Opinion
12-15-2016
Kenneth Smith, Comstock, petitioner pro se. Eric T. Schneiderman, Attorney General, Albany (Marcus J. Mastracco of counsel), for respondent.
Kenneth Smith, Comstock, petitioner pro se.
Eric T. Schneiderman, Attorney General, Albany (Marcus J. Mastracco of counsel), for respondent.
Before: PETERS, P.J., McCARTHY, LYNCH, MULVEY and AARONS, JJ.
Proceeding pursuant to CPLR article 78 (transferred to this Court by order of the Supreme Court, entered in Albany County) to review a determination of the Commissioner of Corrections and Community Supervision finding petitioner guilty of violating a prison disciplinary rule.
Petitioner was ordered to submit a urine specimen for testing, and it twice tested positive for the presence of cannabinoids. As a result, he was charged in a misbehavior report with violating the disciplinary rule that prohibits the use of controlled substances. Following a tier III disciplinary hearing, he was found guilty of the charge and the determination was affirmed upon administrative appeal. This CPLR article 78 proceeding ensued.
We confirm. The misbehavior report and testimony of its author who performed the tests, as well as the positive test results and related documents, provide substantial evidence supporting the determination of guilt (see Matter of Benitez v. Annucci, 139 A.D.3d 1215, 1215, 29 N.Y.S.3d 831 [2016] ). A facility nurse who reviewed petitioner's medical records testified that, contrary to his claim, none of the medications that petitioner was taking at the time of the test would have produced a positive test result, creating a credibility question for the Hearing Officer to resolve (see Matter of Coons v. Fischer, 106 A.D.3d 1302, 1303, 964 N.Y.S.2d 778 [2013] ). Any error in the testing officer contacting facility medical staff about petitioner's medications just before the hearing, rather than immediately after the positive test results, had no bearing on the outcome. As the nurse and testing officer testified, petitioner's request to call the officer who collected the specimen to testify about why facility medical staff were not contacted earlier was properly denied as irrelevant (see Matter of Jones v. Fischer, 138 A.D.3d 1294, 1295, 31 N.Y.S.3d 228 [2016] ).
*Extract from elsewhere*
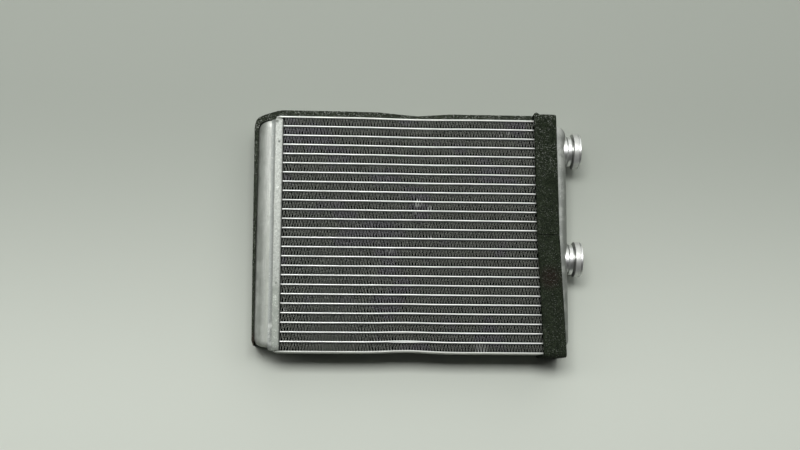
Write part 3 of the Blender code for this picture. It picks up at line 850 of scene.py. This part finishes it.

Petitioner claims that the reason for the urinalysis test was invalid and did not comply with 7 NYCRR 1020.4(a). The request for urinalysis form stated that the request was based upon an "[o]ngoing investigation into drug activity inside [the] facility," although petitioner was told that it was based upon "suspicion," which was circled on the request form. However, petitioner agreed at the hearing that the reason given qualified it as a random drug test, which is permitted (see 7 NYCRR 1020.4 [a][7] ). Inasmuch as the Hearing Officer did not rely on confidential information, the circumstances leading to the test request were irrelevant (see Matter of Jackson v. Annucci, 121 A.D.3d 1483, 1483, 994 N.Y.S.2d 460 [2014] ; Matter of Selah v. LaValley, 117 A.D.3d 1261, 1261, 984 N.Y.S.2d 895 [2014] ; Matter of Land v. Fischer, 100 A.D.3d 1170, 1170, 953 N.Y.S.2d 408 [2012] ). Further, petitioner's request to call the sergeant who requested the test was properly denied as his testimony was irrelevant (see Matter of Hyatt v. Annucci, 141 A.D.3d 977, 978–979, 34 N.Y.S.3d 915 [2016] ). Petitioner's remaining claims, to the extent that they are preserved for our review, have been reviewed and determined to also lack merit.
ADJUDGED that the determination is confirmed, without costs, and petition dismissed.